Given exercise:
Starting with the first line and ending with the line that holds "end_ring_opening_angle = 129.0", repeat the material exactly.
* start Information supplied *
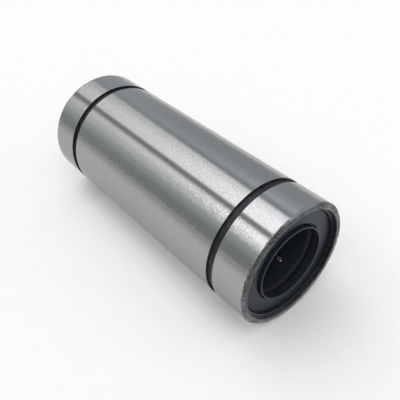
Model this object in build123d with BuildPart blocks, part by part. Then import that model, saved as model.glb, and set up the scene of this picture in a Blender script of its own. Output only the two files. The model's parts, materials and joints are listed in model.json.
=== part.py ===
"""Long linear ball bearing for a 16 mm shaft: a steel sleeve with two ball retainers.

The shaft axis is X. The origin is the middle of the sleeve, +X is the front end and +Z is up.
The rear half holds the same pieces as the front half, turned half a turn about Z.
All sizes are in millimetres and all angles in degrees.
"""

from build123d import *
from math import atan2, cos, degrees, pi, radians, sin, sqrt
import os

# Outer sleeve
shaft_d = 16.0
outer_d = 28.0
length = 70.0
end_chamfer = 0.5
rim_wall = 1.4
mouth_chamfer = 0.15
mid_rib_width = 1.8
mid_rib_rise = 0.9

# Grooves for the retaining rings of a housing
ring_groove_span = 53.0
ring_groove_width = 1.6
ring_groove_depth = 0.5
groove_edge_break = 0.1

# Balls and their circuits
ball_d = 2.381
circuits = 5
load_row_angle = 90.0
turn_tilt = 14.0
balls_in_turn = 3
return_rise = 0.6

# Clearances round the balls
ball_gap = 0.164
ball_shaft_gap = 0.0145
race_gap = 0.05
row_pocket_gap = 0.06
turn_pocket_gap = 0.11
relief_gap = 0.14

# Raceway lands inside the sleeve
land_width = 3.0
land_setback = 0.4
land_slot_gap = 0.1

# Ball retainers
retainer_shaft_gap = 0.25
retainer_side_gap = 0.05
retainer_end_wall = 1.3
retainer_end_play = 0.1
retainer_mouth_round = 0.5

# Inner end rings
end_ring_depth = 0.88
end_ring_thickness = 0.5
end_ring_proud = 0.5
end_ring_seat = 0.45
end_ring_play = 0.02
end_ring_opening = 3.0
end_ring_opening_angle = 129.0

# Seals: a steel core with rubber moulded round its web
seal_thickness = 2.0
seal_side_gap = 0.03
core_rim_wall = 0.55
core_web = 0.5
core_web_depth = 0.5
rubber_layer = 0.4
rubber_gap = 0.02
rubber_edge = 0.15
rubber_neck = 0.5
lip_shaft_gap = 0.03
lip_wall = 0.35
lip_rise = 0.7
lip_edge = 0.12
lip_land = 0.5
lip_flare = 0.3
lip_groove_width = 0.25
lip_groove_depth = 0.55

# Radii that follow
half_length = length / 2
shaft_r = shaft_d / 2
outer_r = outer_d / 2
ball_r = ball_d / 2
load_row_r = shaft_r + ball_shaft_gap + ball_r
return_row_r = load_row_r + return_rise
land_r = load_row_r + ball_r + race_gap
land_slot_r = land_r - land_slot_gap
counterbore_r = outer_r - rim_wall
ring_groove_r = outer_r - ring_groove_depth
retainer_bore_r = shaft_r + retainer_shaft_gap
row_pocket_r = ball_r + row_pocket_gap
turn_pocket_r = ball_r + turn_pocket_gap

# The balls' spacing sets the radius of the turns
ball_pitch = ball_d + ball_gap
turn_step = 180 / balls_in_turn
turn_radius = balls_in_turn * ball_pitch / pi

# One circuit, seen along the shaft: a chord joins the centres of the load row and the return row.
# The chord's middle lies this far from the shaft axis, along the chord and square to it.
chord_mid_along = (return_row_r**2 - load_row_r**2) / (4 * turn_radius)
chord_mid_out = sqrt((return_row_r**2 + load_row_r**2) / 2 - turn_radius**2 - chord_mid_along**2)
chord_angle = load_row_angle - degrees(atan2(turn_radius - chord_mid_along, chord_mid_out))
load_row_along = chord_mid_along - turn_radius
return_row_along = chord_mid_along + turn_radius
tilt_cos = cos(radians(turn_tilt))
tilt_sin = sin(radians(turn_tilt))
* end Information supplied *
Answer for the task:
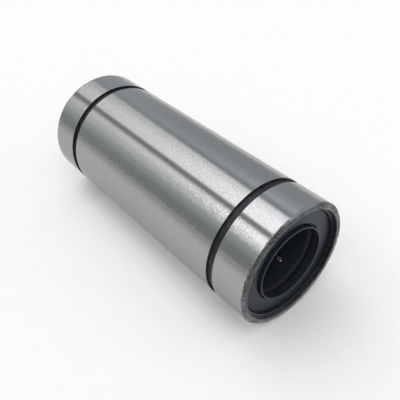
Model this object in build123d with BuildPart blocks, part by part. Then import that model, saved as model.glb, and set up the scene of this picture in a Blender script of its own. Output only the two files. The model's parts, materials and joints are listed in model.json.
=== part.py ===
"""Long linear ball bearing for a 16 mm shaft: a steel sleeve with two ball retainers.

The shaft axis is X. The origin is the middle of the sleeve, +X is the front end and +Z is up.
The rear half holds the same pieces as the front half, turned half a turn about Z.
All sizes are in millimetres and all angles in degrees.
"""

from build123d import *
from math import atan2, cos, degrees, pi, radians, sin, sqrt
import os

# Outer sleeve
shaft_d = 16.0
outer_d = 28.0
length = 70.0
end_chamfer = 0.5
rim_wall = 1.4
mouth_chamfer = 0.15
mid_rib_width = 1.8
mid_rib_rise = 0.9

# Grooves for the retaining rings of a housing
ring_groove_span = 53.0
ring_groove_width = 1.6
ring_groove_depth = 0.5
groove_edge_break = 0.1

# Balls and their circuits
ball_d = 2.381
circuits = 5
load_row_angle = 90.0
turn_tilt = 14.0
balls_in_turn = 3
return_rise = 0.6

# Clearances round the balls
ball_gap = 0.164
ball_shaft_gap = 0.0145
race_gap = 0.05
row_pocket_gap = 0.06
turn_pocket_gap = 0.11
relief_gap = 0.14

# Raceway lands inside the sleeve
land_width = 3.0
land_setback = 0.4
land_slot_gap = 0.1

# Ball retainers
retainer_shaft_gap = 0.25
retainer_side_gap = 0.05
retainer_end_wall = 1.3
retainer_end_play = 0.1
retainer_mouth_round = 0.5

# Inner end rings
end_ring_depth = 0.88
end_ring_thickness = 0.5
end_ring_proud = 0.5
end_ring_seat = 0.45
end_ring_play = 0.02
end_ring_opening = 3.0
end_ring_opening_angle = 129.0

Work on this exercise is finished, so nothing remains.